Personal information
- Full name: Márta Balogh
- Born: 2 March 1943 Budapest, Kingdom of Hungary
- Died: 3 October 2019 (aged 76)
- Nationality: Hungarian
- Playing position: Playmaker

Club information
- Current club: —

Senior clubs
- Years: Team
- 1961–1969: Budapesti Spartacus SC

National team
- Years: Team / Apps / (Gls)
- 1962–1969: Hungary / 42 / (?)

Medal record
World Championship
| Gold medal – first place | 1965 West Germany | Team |

= Márta Balogh =

Hungarian handball player (1943–2019)

Márta Balogh (/hu/; 2 March 1943 – 3 October 2019) was a Hungarian international handball player, multiple Hungarian champion and Hungarian cup winner, and gold medalist of the 1965 World Championship.

==Achievements==
- Nemzeti Bajnokság I:
  - Winner: 1962, 1963, 1964, 1965, 1967
- Magyar Kupa:
  - Winner: 1963, 1968
- World Championship:
  - Winner: 1965

==Personal life==
Balogh was born in Budapest.
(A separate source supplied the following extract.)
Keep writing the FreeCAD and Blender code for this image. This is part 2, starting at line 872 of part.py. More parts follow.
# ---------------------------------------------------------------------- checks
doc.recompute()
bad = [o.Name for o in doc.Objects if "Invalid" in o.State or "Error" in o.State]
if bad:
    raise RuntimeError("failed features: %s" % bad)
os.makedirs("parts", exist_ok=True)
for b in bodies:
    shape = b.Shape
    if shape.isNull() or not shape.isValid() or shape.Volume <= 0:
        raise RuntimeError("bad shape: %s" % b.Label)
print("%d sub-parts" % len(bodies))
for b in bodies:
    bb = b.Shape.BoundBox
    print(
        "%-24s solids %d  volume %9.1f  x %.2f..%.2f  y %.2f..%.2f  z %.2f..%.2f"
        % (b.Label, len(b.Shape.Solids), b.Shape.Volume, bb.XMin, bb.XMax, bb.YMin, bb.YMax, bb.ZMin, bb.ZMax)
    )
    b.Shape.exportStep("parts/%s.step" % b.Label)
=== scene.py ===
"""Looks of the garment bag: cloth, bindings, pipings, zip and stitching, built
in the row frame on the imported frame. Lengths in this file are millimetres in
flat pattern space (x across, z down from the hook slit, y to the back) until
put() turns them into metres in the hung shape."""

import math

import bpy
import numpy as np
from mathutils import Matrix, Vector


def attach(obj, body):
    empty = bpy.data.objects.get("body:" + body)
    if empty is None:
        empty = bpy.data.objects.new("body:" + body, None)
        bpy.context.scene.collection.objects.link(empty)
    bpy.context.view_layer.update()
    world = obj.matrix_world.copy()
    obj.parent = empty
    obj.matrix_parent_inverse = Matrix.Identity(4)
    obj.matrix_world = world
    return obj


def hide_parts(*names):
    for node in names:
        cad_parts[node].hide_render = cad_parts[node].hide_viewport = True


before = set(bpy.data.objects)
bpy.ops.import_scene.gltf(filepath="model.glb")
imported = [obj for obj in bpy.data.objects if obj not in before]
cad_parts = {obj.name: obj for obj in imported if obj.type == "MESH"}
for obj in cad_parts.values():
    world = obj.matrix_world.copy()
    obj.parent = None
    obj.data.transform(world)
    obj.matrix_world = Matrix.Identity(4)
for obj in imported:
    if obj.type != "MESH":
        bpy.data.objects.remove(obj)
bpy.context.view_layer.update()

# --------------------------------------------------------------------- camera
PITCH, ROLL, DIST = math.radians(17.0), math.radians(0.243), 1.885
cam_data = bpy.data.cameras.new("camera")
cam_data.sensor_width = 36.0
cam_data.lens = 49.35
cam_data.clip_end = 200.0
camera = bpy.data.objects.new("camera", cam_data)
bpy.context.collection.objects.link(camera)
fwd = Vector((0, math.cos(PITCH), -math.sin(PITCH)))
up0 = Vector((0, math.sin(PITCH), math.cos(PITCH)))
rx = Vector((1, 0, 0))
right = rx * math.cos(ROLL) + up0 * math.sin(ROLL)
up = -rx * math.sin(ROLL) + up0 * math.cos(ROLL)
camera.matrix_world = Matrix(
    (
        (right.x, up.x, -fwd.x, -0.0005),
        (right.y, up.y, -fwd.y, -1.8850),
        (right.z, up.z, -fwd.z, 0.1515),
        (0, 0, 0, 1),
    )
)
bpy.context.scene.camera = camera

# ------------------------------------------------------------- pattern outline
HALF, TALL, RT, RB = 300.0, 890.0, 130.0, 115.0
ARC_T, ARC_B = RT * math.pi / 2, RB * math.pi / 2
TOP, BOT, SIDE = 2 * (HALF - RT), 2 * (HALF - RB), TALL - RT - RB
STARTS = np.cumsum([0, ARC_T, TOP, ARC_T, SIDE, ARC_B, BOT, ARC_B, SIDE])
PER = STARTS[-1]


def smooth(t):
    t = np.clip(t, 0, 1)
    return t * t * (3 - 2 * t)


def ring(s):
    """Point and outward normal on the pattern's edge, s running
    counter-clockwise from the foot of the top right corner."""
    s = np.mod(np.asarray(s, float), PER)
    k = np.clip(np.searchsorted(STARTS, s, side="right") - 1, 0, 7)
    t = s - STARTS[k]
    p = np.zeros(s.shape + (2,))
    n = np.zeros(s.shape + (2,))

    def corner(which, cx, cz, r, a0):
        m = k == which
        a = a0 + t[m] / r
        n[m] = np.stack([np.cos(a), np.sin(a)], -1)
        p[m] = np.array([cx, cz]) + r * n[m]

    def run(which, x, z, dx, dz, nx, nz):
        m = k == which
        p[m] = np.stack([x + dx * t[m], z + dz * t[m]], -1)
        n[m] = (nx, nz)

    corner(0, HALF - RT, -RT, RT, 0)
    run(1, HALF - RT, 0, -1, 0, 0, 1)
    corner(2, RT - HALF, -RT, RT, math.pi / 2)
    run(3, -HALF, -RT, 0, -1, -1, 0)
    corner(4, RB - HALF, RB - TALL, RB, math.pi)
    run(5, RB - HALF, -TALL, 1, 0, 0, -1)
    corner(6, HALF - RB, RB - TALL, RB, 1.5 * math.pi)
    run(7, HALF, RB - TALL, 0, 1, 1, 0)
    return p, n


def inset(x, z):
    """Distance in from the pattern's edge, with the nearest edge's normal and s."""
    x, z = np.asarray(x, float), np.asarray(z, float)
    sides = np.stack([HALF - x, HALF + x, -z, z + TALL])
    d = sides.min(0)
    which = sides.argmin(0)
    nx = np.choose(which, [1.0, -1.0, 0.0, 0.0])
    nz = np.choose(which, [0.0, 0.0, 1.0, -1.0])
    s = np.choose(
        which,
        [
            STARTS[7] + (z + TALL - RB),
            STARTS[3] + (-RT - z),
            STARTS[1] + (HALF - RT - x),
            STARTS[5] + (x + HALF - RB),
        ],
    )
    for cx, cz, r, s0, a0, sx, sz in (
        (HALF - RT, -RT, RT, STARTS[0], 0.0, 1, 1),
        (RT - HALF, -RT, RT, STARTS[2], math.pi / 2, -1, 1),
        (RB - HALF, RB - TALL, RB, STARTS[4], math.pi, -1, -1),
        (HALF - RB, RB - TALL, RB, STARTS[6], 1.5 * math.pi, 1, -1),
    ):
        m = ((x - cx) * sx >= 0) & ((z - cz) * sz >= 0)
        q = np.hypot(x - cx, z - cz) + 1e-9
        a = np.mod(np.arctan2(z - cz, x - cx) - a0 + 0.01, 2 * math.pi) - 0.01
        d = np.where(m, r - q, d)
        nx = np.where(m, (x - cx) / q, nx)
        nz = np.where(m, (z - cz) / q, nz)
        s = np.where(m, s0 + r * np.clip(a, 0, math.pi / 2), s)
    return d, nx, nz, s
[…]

She was married to two-times Olympic champion water polo player Kálmán Markovits. They had one child, László, who became the youngest Hungarian champion in tennis in 1986 at the age of 16, and later had a successful career as a sports executive, being the chairman of Vasas SC and a member of Hungarian Olympic Committee.